Wednesday 2 February 2005

Might as well give up…

As we heard the other day, the mood among the board members of the London 2012 Olympic Bid is generally one of defeatism.

It is ironic that it is the Parisians who have caused this, for when the word first appeared during the first world war there was, so the story goes, some discussion among the forty allegedly immortal members of the Académie française (the lowercase “f” is correct here) about whether the equivalent French word from which our word derives* should be included in their dictionary.

Some argued that it should not, on the grounds that such a thing could not exist in a French context. This seems illogical, for they do list many other words which they might want to consider as un-French concepts, for example sadomasochisme, though in popular parlance they dissociate themselves from such a practice by calling it le vice anglais**.

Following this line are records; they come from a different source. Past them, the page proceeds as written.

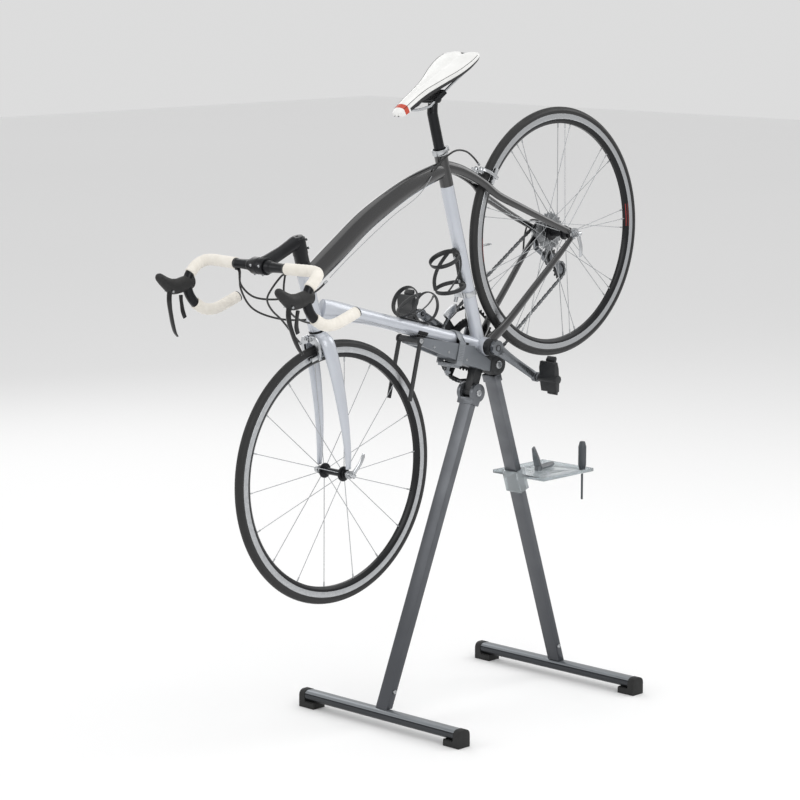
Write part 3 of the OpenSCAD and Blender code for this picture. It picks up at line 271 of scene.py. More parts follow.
# ---------------------------------------------------------------- legs
# Rectangular 40 x 20 mm aluminium tubes with a dark metallic coat. The front leg hangs from a
# round yoke on the neck, the rear one from a tongue in the housing, under a grey collar.

# The coat is painted darker low down, a painted shade, and lighter up near the head, a painted reflection; its
# tone also drifts at random.
tree, shader, leg_paint_painted_sheen = new_material("leg_metallic_paint_painted_sheen")
where = add(tree, "ShaderNodeTexCoord").outputs["Object"]
height = add(tree, "ShaderNodeSeparateXYZ", {"Vector": where}).outputs["Z"]
drift = add(tree, "ShaderNodeTexNoise", {"Vector": where, "Scale": 14.0, "Detail": 3.0}).outputs["Fac"]
# painted light: the colour runs from dark low down (painted shade) to pale high up (painted reflection), scaled
# by the random drift
painted_light_by_height = add(tree, "ShaderNodeMapRange", {"Value": height, "From Min": 0.15, "From Max": 0.85, "To Min": 0.0,
                                        "To Max": 0.75})
painted_light_and_drift = add(tree, "ShaderNodeMath", {0: painted_light_by_height.outputs["Result"], 1: drift}, operation="MULTIPLY_ADD")
painted_light_and_drift.inputs[2].default_value = 0.0
tone = add(tree, "ShaderNodeMix", {"Factor": painted_light_and_drift.outputs[0], "A": srgb("#505256"), "B": srgb("#8A8D91")},
           data_type="RGBA")
tree.links.new(tone.outputs["Result"], shader.inputs["Base Color"])
fine = add(tree, "ShaderNodeTexNoise", {"Vector": where, "Scale": 1400.0, "Detail": 2.0}).outputs["Fac"]
raised = add(tree, "ShaderNodeBump", {"Height": fine, "Strength": 0.4, "Distance": 0.00002})
tree.links.new(raised.outputs["Normal"], shader.inputs["Normal"])
shader.inputs["Metallic"].default_value = 0.8
shader.inputs["Roughness"].default_value = 0.34
eased("front_leg", leg_paint_painted_sheen, 1.4)
eased("rear_leg", leg_paint_painted_sheen, 1.4)

# Each leg is pinned to its foot bar by a plated button-head bolt on the left face.
plated_steel = coated("plated_steel", "#B9BBBD", "#A6A8AA", 12.0, 0.22, 0.34, 0.3, 0.01, 1.0)


def turned(name, profile, place, body, slot, *materials, count=64, marks=None, **more):
    """A part turned on Y from points (radius, y). An end is open where its radius isn't zero."""
    points, faces, kinds = [], [], []
    n = len(profile)
    for j in range(count):
        a = 2 * math.pi * j / count
        points += [place @ Vector((r * math.cos(a), y, r * math.sin(a))) for r, y in profile]
    for j in range(count):
        for i in range(n - 1):
            a, b = j * n + i, (j + 1) % count * n + i
            if profile[i][0] < 1e-6:
                faces.append((a, b + 1, a + 1))
            elif profile[i + 1][0] < 1e-6:
                faces.append((a, b, a + 1))
            else:
                faces.append((a, b, b + 1, a + 1))
            kinds.append(marks[i] if marks else 0)
    return piece(name, points, faces, body, slot, *materials, marks=kinds, **more)


def at(x, y, z, turn=0.0, base=None):
    """Place of a part in millimetres, turned about Y by degrees, on a base place if one is given."""
    moved = Matrix.Translation((x, y, z)) @ Matrix.Rotation(math.radians(turn), 4, "Y")
    return base @ moved if base is not None else moved


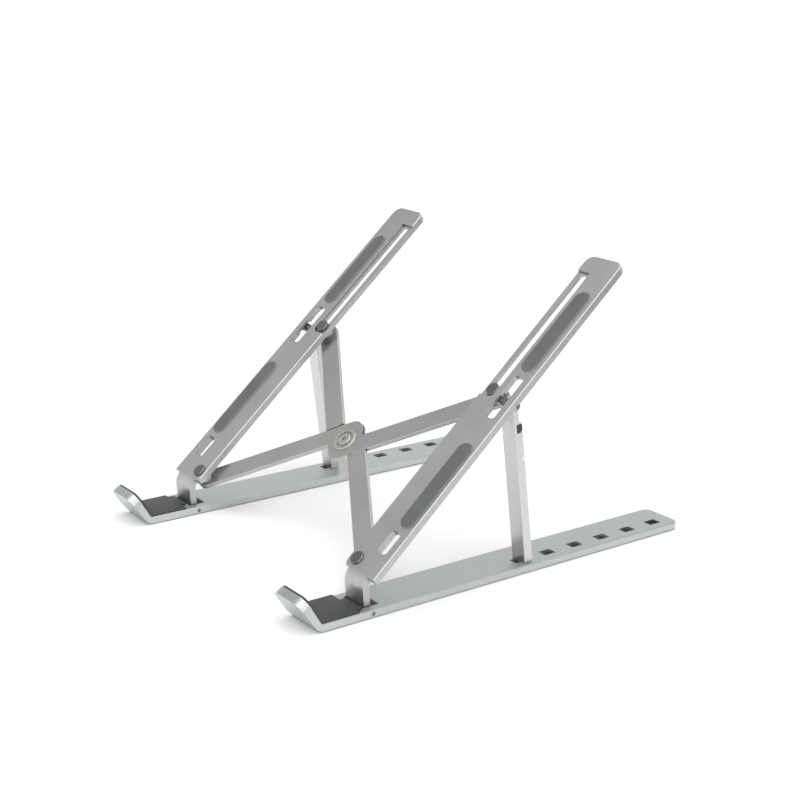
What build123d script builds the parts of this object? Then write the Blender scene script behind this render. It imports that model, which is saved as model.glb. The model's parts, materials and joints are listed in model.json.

Perhaps after the recent announcement defeatism will also be attributed to us by the French, but for the moment the new ninth edition of the Dictionnaire de l’Académie française simply has:
DÉFAITISME n. m. XXe siècle. Dérivé de défaite.
Manque de confiance dans l'issue victorieuse d'une guerre et, par ext., dans le succès d'une négociation, d'un programme de gouvernement, dans le succès électoral d'un parti ; le fait d'exprimer cette opinion et de miner la confiance en la victoire.

*And we also get morale from the French, first used by us in the modern sense in 1831.


**Whatever goes on at English public schools, this is quite unfair, the eponyms being the French Marquis de Sade and the Austrian Leopold von Sacher-Masoch.

2 comments:

The Continental Op said...

I always thought that "le vice anglais" referred to "buggery", which, I'm told, is not unknown in British public schools. It is indeed odd that the French would credit the English with sado-masochism. Perhaps they're thinking of the food?

Tony said...

Yes, I thought that too, Continental Op, but apparently not. It's all that six-of-the-best that gets us this reputation, and the alleged connection goes back a long way: in the Restoration period, Snarl in Shadwell's The Virtuoso (1676) made, perhaps for the first time, the connection between pedogogical punishment in English schools and addiction to le vice anglais in later life.